Chinese navy launches next generation of homegrown destroyer
Beijing says the ship is outfitted with the latest air and submarine defence systems as China continues to reduce its reliance on foreign technology
The first 10,000-ton Type 055 entered the water at Shanghai’s Jiangnan Shipyard on Wednesday morning, the navy said in a statement.
It said the ship is equipped with the latest air, missile, ship and submarine defence systems. China is believed to be planning to produce four of the ships.
“The launch of this ship signifies that our nation’s development of destroyers has reached a new stage,” the navy said.
A photo on the navy’s website showed multicolored streamers being shot out of tubes while sailors and shipyard workers stood dockside next to a massive Chinese flag. It said the chief of the People’s Liberation Army’s General Armaments Department, Zhang Youxia, presided over the ceremony, in which a bottle of champagne was broken over the ship’s bow.

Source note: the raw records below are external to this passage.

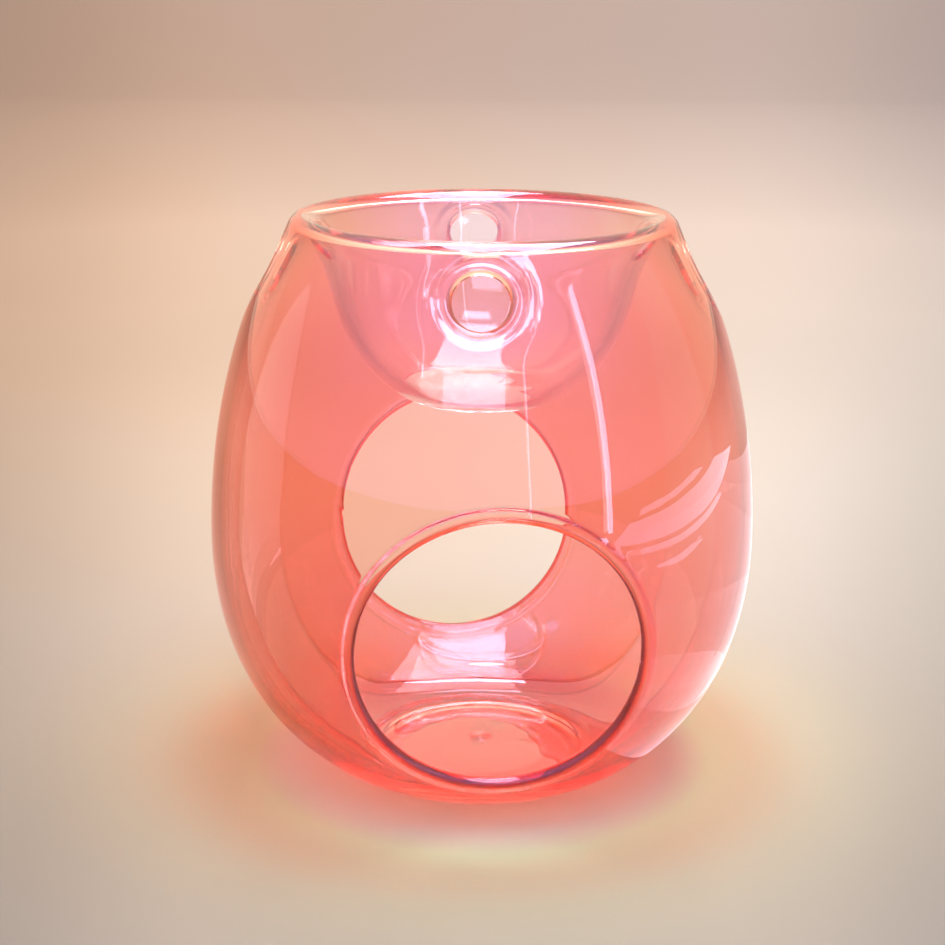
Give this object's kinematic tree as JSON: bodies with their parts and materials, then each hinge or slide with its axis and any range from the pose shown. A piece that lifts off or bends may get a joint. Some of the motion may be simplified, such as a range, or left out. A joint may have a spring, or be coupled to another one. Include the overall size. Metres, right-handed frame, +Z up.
{
  "type": "glass tealight wax burner",
  "caption": "Egg-shaped pink glass wax burner with a clear bowl fused inside its rim, round tealight openings front and rear, and small vents under the rim.",
  "frame": {"origin": "centre of the foot, on the surface that the burner stands on", "axes": "+Z up along the egg's axis; the front vent faces -Y, and the front tealight opening is turned 4.6 degrees from it"},
  "size_m": [0.108, 0.1059, 0.112],
  "materials": {
    "pink_glass": "clear glass with a translucent pink lustre coat on the outside, glossy",
    "clear_glass": "clear borosilicate glass, glossy"
  },
  "bodies": {
    "root": {"outer_shell": "pink_glass", "dish": "clear_glass"}
  },
  "joints": []
}
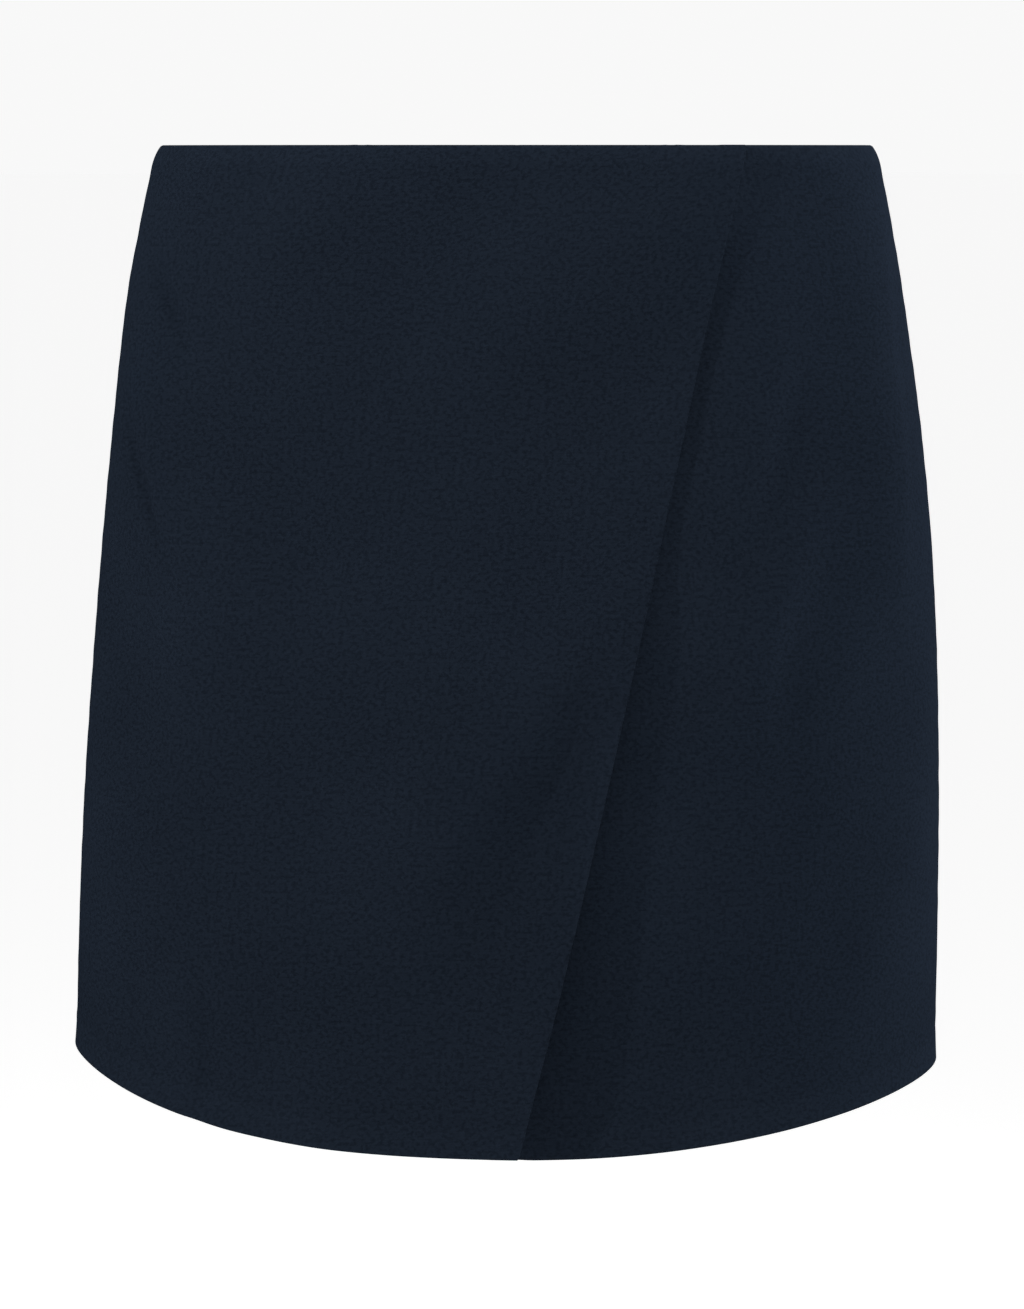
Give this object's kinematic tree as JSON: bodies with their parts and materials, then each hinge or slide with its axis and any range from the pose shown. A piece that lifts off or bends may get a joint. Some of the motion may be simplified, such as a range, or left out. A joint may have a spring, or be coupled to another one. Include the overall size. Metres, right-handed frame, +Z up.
{
  "type": "skort",
  "caption": "Wrap-front mini skort worn and filled out with nobody in it: overlapping skirt panels in front, shorts behind, zip at centre back.",
  "frame": {"origin": "middle of the waist opening, level with the waist edge", "axes": "+Z up, -Y to the wearer's front, +X to the wearer's left"},
  "size_m": [0.35, 0.2656, 0.387],
  "materials": {
    "navy_twill": "matte fine twill, very dark navy",
    "navy_enamel": "satin enamel over zinc"
  },
  "bodies": {
    "garment": {"front_wrap_panel": "navy_twill", "front_under_panel": "navy_twill", "shorts_front_right": "navy_twill", "shorts_front_left": "navy_twill", "shorts_back_right": "navy_twill", "shorts_back_left": "navy_twill", "zip_slider": "navy_enamel"},
    "pull_tab": {"zip_pull_tab": "navy_enamel"}
  },
  "joints": [
    {"name": "pull_tab_swing", "type": "hinge", "parent": "garment", "child": "pull_tab", "pos_m": [0, 0.10232, -0.00848], "axis": [1, 0, 0], "range_deg": [0, 170]}
  ]
}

The Type 055 is significantly larger than China’s other modern destroyer, the Type 052, representing the rising sophistication of China’s defence industries. Once heavily dependent on foreign technology, China in April launched its first aircraft carrier built entirely on its own, based on an earlier Ukrainian model.
In terms of displacement, it is roughly equivalent to the Arleigh Burke class of destroyer.
China’s navy is undergoing an ambitious expansion and is projected to have a total of 265-273 warships, submarines and logistics vessels by 2020, according to the Washington, D.C.-based Center for Naval Analysis. That compares with 275 deployable battle force ships presently in the U.S. Navy, China’s primary rival in the Asia Pacific, with the once-yawning gap between the two narrowing rapidly.
China says it needs a powerful navy to defend its 14,500 kilometres (9,010 miles) of coastline, as well as its crucial maritime shipping routes.
However, it also appears increasingly willing to challenge actions by the U.S.—long the region’s pre-eminent military power—especially in the South China Sea, which China claims virtually in its entirety.
Beijing has also long nurtured resentment against Japan over its past invasion of China, and their dispute over a group of tiny, uninhabited islands in the East China Sea has at times threatened to break out into open confrontation.
India, meanwhile, shares a disputed border with China and has grown increasingly concerned over the Chinese navy’s growing presence in the Indian Ocean, facilitated in part by Beijing’s close alliance with New Delhi’s arch rival, Pakistan.